In April, he agreed to cooperate with authorities to locate "other persons involved" in exchange for a guilty plea to a lesser charge of involuntary manslaughter, the judge and assistant prosecutor noted in court.
The aggravated murder charge carried a penalty of life in prison. Hoover must serve seven years in prison; a parole board will annually determine the extent of his incarceration through the next 25 years, Routson explained.
Because the crime took place more than 32 years ago, the case was dubbed "old law," meaning penalties in place in Ohio at the time applied. The maximum sentence per current law would have netted Hoover a maximum of 11 years in prison.
Auglaize County Assistant Prosecutor Ben Elder called the conclusion of the case "a long, long road for the families."

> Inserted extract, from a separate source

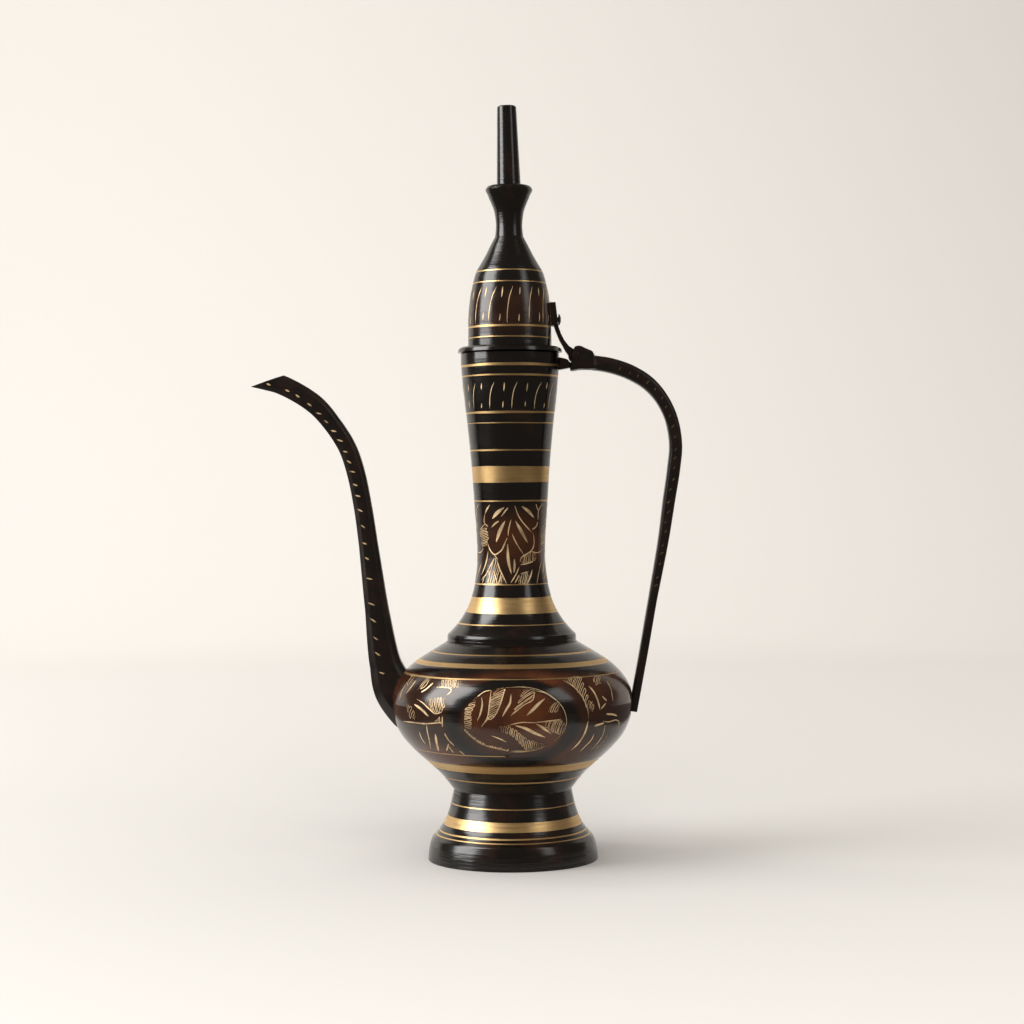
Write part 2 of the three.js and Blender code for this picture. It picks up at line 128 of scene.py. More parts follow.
class EwerFinishSettings(bpy.types.PropertyGroup):
    """Colours of the finishes"""

    lacquer: bpy.props.FloatVectorProperty(
        name="Lacquer", description="Near-black lacquer on the turned walls", subtype="COLOR",
        size=3, default=(0.0022, 0.0016, 0.0012), min=0, max=1)
    # On the belly this colour also paints a highlight and a reflection of the floor
    stain: bpy.props.FloatVectorProperty(
        name="Stain", description="Red-brown of the lacquer where it is thin", subtype="COLOR",
        size=3, default=(0.055, 0.015, 0.004), min=0, max=1)
    casting: bpy.props.FloatVectorProperty(
        name="Casting", description="Black of the cast handle and spout", subtype="COLOR",
        size=3, default=(0.0035, 0.0026, 0.002), min=0, max=1)
    band: bpy.props.FloatVectorProperty(
        name="Band", description="Satin brass of the turned bands", subtype="COLOR",
        size=3, default=(0.68, 0.46, 0.21), min=0, max=1)
    cut: bpy.props.FloatVectorProperty(
        name="Cut", description="Bright brass in the engraved cuts", subtype="COLOR",
        size=3, default=(0.74, 0.54, 0.31), min=0, max=1)


class EwerStageSettings(bpy.types.PropertyGroup):
    """Camera, floor and light"""

    lens: bpy.props.FloatProperty(
        name="Lens", description="Focal length on a 36 mm sensor", default=74.4, unit="CAMERA")
    floor: bpy.props.FloatVectorProperty(
        name="Floor", description="Cream of the floor and backdrop", subtype="COLOR",
        size=3, default=(0.328, 0.323, 0.314), min=0, max=1)
    key_power: bpy.props.FloatProperty(
        name="Key Power", description="Power of the large lamp at the front left",
        default=41.0, unit="POWER")
    fill_power: bpy.props.FloatProperty(
        name="Fill Power", description="Power of the lamp at the right", default=2.2, unit="POWER")


# Outlines of the turned walls

# A point this near to a corner is one, and a slope is measured this far up and down
NEARBY = 0.2 * MM


class Outline:
    """Radius of a turned wall at any height, smooth between its points except at the corners."""

    def __init__(self, points, corners=()):
        self.corners = corners
        self.radii, self.heights = zip(*points)
        heights = self.heights
        slopes = [(end - start) / (above - below)
                  for (start, below), (end, above) in zip(points, points[1:])]
        self.leaving = list(slopes)
        self.arriving = list(slopes)
        for i in range(1, len(slopes)):
            if any(abs(heights[i] - corner) < NEARBY for corner in corners):
                continue
            below = heights[i] - heights[i - 1]
            above = heights[i + 1] - heights[i]
            smooth = (slopes[i - 1] * above + slopes[i] * below) / (above + below)
            self.leaving[i] = smooth
            self.arriving[i - 1] = smooth

    def radius(self, height):
        height = min(max(height, self.heights[0]), self.heights[-1])
        i = max(bisect_left(self.heights, height) - 1, 0)
        span = self.heights[i + 1] - self.heights[i]
        t = (height - self.heights[i]) / span
        start, end = self.radii[i:i + 2]
        return ((1 + 2 * t) * (1 - t) ** 2 * start + t * t * (3 - 2 * t) * end
                + span * t * (1 - t) * ((1 - t) * self.leaving[i] - t * self.arriving[i]))

    def slope(self, height):
        return (self.radius(height + NEARBY) - self.radius(height - NEARBY)) / (2 * NEARBY)


def frame_rings(node, low, high):
    """Outer rings of a turned node between two heights, as (radius, height) from the bottom up."""
    margin = 0.01 * MM
    level_height = 0.02 * MM
    least_gap = 0.1 * MM
    side_angle = 0.3
    least_sides = 18
    least_outward = 0.2
    mesh = NODES[node].data
    levels = {}
    for face in mesh.polygons:
        outward = Vector((face.center.x - AXIS_X, face.center.y, 0)).normalized()
        if face.normal.dot(outward) < least_outward:
            continue
        for corner in face.vertices:
            point = mesh.vertices[corner].co
            if low - margin < point.z < high + margin:
                radius = math.hypot(point.x - AXIS_X, point.y)
                side = round(math.atan2(point.y, point.x - AXIS_X) / side_angle)
                levels.setdefault(round(point.z / level_height), []).append((radius, point.z, side))
    rings = []
    for level in sorted(levels):
        sides = {side for *_, side in levels[level]}
        radius, height, _ = max(levels[level])
        if len(sides) >= least_sides and (not rings or height - rings[-1][1] > least_gap):
            rings.append((radius, height))
    return rings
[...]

"Not knowing for 30 years ... took its toll on each and every member of this family," Elder said, adding Hoover deserves the maximum term in prison.
Hoover's court-appointed attorney, Gerald Siesel, sympathized with the Reineke family for having to endure more than 32 years of "not knowing."
"Generations have come and gone since this event occurred," he said. "Mr. Hoover understands that there's nothing he can say here today to minimize their sorrow."
Siesel said he met Hoover for the first time when he represented him in court on a burglary offense five months after the murder. He is a different man now, he said.
"He was a young man, ill-educated, an alcoholic from a dysfunctional family" when I met him, he said.
He described Hoover years ago as a follower who was "in the wrong place at the wrong time with the wrong people."
He admitted his client in the last 30 years was convicted of several alcohol-related crimes, but noted he did not harm anyone else after participating in the killing of Reineke.
Also in court prior to Hoover's sentencing was another suspect in the Reineke murder. Tracy W. Mabry, 51, 8673 U.S. 33, Celina - who appeared without an attorney for the arraignment hearing - told Routson his family is in the process of raising funds to hire someone to represent him in court.
The judge reminded him an attorney could be appointed for him by the court at no cost, but Mabry said he intended to obtain his own. Routson agreed to a request by Mabry to delay the hearing for a maximum of 30 days.
Mabry was arrested May 1 and charged with aiding and abetting in aggravated murder. He pleaded not guilty to the charge two weeks later. He remains in jail on a $1 million cash bond.
Supporting Mabry in court on Wednesday were a half dozen relatives wearing red T-shirts with "Free the Trey" on the back and "Team Mabry, Wrongly Accused" on the front. No one wanted to comment when asked by the newspaper.
Authorities have said they continue to search for another suspect in the murder case.
County prosecutor Ed Pierce said Wednesday's sentencing will help bring closure to the victim's extended family. However, another area family still waits for answers, he said.
"Auglaize County has an unsolved homicide. Roger Parent was murdered in rural St. Marys at P&S Carryout on Dec. 29, 1978.
Someone out there has tidbits of information that could help solve the case and bring closure to his family," Pierce said.
Anyone with information about the cold case is asked to call the sheriff's office at 419-739-6565.